Under these conditions, it will be more than prudent to develop contingency plans for reshaping, strengthening and preserving the Social Security system. Then, given the historical playing out of the variables in the economy, an appropriate set of modifications could be rolled out when the FACTS prove it necessary.
Preparing for different contingencies would be a wise method of dealing with the "pressures on the Federal budget," should they in fact arise.
But that is not what the Bush administration is advocating. Yesterday, Scott McClellan told the press that:
"[W]e have a serious problem facing Social Security and we need to act now to solve that problem, because this is a problem that will continue to get worse over time, our options would become much more limited."
The administration is confusing "acting now" with "looking at our options."
Looking at our options is critical. Acting before we look at our options is irresponsible, if not stupid.
But McClellan keeps repeating this mantra to the press:
"It's important that -- or I think significant that members are talking about how we can solve this problem and the need to act now."
The Bush administrations insistence on running "the need to act now" sense of urgency up behind "talking about how we can solve this problem" belies their disingenuousness.

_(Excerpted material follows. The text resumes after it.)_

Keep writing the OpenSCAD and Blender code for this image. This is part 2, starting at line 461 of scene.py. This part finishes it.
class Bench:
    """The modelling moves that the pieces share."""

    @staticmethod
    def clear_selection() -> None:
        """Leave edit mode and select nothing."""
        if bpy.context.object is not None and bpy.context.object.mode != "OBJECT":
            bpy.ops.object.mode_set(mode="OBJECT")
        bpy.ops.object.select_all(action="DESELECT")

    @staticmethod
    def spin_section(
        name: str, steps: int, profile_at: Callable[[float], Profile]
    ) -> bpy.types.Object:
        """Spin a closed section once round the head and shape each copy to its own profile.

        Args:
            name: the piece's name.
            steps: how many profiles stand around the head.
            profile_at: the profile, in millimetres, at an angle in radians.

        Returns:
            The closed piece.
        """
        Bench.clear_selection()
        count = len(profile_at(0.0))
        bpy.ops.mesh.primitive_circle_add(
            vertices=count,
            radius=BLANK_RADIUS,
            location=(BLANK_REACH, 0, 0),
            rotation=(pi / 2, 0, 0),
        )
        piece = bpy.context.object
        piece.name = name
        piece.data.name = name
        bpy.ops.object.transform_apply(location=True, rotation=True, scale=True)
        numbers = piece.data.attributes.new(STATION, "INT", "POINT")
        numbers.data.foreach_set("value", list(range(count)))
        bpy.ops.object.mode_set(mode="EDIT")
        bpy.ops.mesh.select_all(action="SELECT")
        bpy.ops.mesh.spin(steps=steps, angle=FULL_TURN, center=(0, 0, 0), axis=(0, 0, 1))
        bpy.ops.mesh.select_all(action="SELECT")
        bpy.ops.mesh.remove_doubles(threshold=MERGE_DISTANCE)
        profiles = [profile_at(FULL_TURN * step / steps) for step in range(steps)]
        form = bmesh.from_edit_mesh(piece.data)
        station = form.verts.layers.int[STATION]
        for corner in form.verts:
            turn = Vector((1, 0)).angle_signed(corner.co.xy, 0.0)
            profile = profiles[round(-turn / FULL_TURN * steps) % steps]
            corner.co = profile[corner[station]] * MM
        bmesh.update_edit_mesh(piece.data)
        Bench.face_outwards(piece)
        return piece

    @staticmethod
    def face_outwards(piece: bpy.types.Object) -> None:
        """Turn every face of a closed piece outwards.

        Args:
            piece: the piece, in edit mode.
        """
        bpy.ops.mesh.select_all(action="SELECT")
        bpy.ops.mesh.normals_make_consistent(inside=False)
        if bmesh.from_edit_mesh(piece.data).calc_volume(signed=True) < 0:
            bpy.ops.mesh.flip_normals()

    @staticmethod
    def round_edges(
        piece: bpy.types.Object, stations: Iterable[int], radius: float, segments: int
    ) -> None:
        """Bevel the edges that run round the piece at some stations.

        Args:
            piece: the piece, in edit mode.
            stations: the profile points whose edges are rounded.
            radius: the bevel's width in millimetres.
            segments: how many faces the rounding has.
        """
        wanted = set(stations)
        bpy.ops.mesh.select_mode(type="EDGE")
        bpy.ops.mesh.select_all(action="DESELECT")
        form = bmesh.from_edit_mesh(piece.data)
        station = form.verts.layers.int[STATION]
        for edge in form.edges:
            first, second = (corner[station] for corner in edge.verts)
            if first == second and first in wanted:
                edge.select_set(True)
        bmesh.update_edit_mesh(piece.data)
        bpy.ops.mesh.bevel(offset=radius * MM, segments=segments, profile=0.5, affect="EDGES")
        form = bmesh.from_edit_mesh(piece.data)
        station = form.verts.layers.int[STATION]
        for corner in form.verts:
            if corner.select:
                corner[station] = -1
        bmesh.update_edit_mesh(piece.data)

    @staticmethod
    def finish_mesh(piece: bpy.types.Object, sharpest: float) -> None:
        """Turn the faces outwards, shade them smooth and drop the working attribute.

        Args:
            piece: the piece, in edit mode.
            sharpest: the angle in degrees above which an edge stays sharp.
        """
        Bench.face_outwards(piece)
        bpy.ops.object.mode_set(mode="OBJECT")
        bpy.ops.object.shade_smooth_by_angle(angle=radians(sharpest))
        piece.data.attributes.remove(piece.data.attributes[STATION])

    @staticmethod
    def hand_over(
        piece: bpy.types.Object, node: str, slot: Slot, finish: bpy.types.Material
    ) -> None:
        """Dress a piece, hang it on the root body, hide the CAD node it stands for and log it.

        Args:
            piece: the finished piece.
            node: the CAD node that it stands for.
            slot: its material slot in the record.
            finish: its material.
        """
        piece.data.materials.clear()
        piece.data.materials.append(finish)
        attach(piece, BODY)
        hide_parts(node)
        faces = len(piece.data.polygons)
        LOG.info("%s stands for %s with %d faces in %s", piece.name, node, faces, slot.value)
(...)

Anyone who has read the Congressional Budget Office, Office of Management and Budget or the Social Security Trustee reports knows that there is no crisis in Social Security.
The crisis will be precipitated by privatization profiteers who want to "act now" before we "look at our options."
This is the tactic the Bush administration used in the 2000 election in Florida, the post 9/11 terrorism scare, the run-up to the Iraq war, and now, here again, the Social Security crisis.
Please tell the readers the truth:
The Bush administration wants everyone to believe there is a crisis so that we will enact hasty and inequitable changes to the system. These changes will greatly favor those in the investment community and will please neo-conservative idealogues who hate government programs and taxes.
The changes the Bush administration is proposing are not to strengthen Social Security. To do that, we must instead act calmly, circumspectly and deliberately, even while the raven's of doom cry, "Crisis! Crisis!" in our ears.
1/20/04
Dear NY Times, LI Newsday, WS Journal, NY Sun:
I have yet to see evidence that privatizing Social Security will make it more secure for workers or retirees.
And I am very troubled by the unchallenged impropriety of any legal requirement for workers to pay money into private investment accounts. Instead of lending money to our own government, worker/investors will be legally compelled to lend money to private investment firms and brokers.
This will remove the "social" benefit of the current system by privatizing and corporatizing the mechanism, and eliminating the balancing of benefit under the current system.
Most importantly, privatizing Social Security will eliminate the "security" from the system, by opening the system to piracy by corporate raiders and white collar criminals, not to mention the vicissitudes of the financial markets.
Showing the real numbers on Social Security would take a competent economist only a few minutes, but privatizers want the public to invest trillions of dollars of Social Security money based only on their word. That's not a gamble we should take.
Keep the system public. Tweak it as necessary to keep it solvent.
But don't try and sell the American people "privatization" as a scheme to enrich big investors or to default on the Trust Fund i.o.u.s.